研究報道の在り方に疑問も
VOX Mediaは資金提供の問題だけでなく、こうした情報を伝えるメディアや広報担当者にも問題がないわけではないと指摘している。
例えば、2016年7月に米コロンビア大学のアダム・ブリックマン博士は、チョコレートメーカーから資金提供を受け、カカオフラバノールが年齢とともに劣化する記憶力の回復に寄与する可能性があるとする研究を発表。
研究ではカカオフラバノールを含むサプリメントを使用していたのだが、大学のプレスリリースでは「チョコレートに記憶力回復効果」とされ、これを引用したメディアではチョコレートにアルツハイマー病抑制効果があるかのように報じられていたという。

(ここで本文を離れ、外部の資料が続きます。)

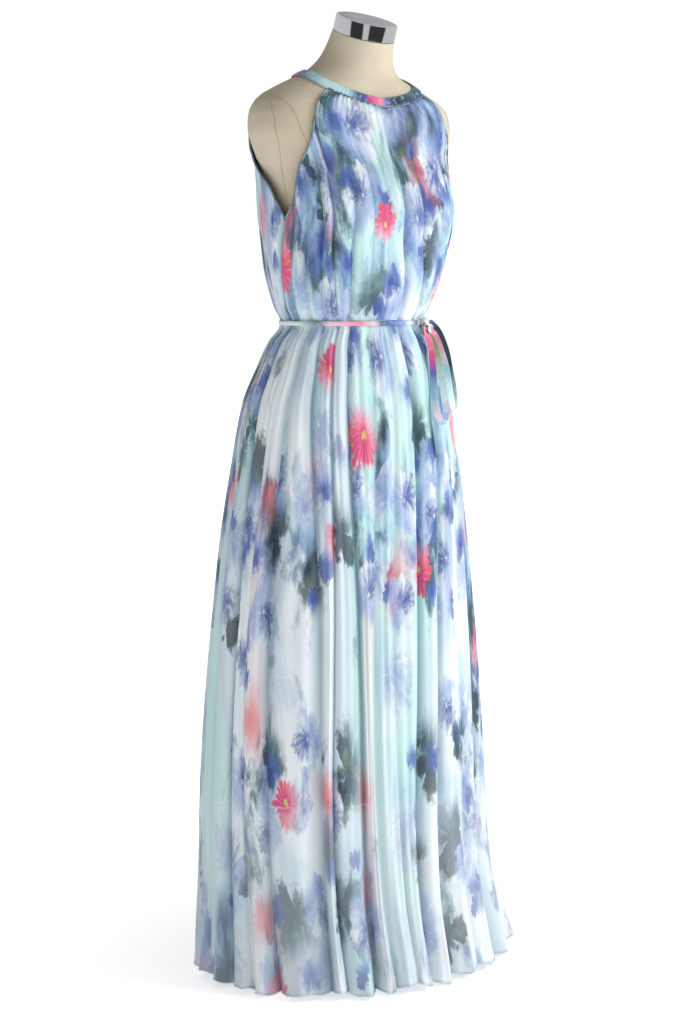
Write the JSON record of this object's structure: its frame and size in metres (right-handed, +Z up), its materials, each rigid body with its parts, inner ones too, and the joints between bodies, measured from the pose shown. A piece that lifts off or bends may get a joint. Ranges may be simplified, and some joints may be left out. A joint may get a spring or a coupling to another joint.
{
  "type": "sleeveless halter maxi dress on a limbless dress form",
  "caption": "Floor-length chiffon dress with a gathered halter neckband and tied waist, hanging in folds over a shorter lining, on a limbless padded dress form with a pole and round base.",
  "frame": {"origin": "middle of the underside of the form's round base, on the floor", "axes": "+Z up along the pole, the front of the dress faces -Y, the wearer's left is +X"},
  "size_m": [0.5475, 0.4432, 1.4964],
  "materials": {
    "printed_chiffon": "sheer crinkled chiffon printed with blurred watercolour flowers, soft matt",
    "lining_cloth": "pale plain woven slip lining, faint sheen",
    "band_chiffon": "folded printed chiffon, matt",
    "tie_chiffon": "narrow sewn ribbon of the printed chiffon, matt",
    "form_linen": "natural linen stretched smooth over padding, fine plain weave",
    "cap_chrome": "polished chrome rim with a satin grey top disc",
    "stand_steel": "satin steel"
  },
  "bodies": {
    "root": {"dress_front": "printed_chiffon", "dress_back": "printed_chiffon", "lining": "lining_cloth", "neckband": "band_chiffon", "waist_tie": "tie_chiffon", "tie_knot": "tie_chiffon", "tie_loop_right": "tie_chiffon", "tie_loop_left": "tie_chiffon", "tie_tail_long": "tie_chiffon", "tie_tail_short": "tie_chiffon", "form_torso": "form_linen", "form_neck_cap": "cap_chrome", "form_pole": "stand_steel", "form_base": "stand_steel"}
  },
  "joints": []
}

ブリックマン博士はのちに「チョコレートの定期的な摂取でアルツハイマー病は予防できないし、そのような研究は行っていない」と否定するコメントを出している。
ちなみに、質の高い医学論文・情報を検証する「コクラン共同計画」が発表している「コクラン・レビュー」では
「フラバノールが豊富なチョコレートとカカオ製品は、主に健康な成人を中心に2mmHg(水銀柱ミリメートル)の血圧降下効果を短期間引き起こす。心臓血管疾患のリスク低下と直接関連する証拠は示されていない」
とされ、他に健康効果は言及されていない。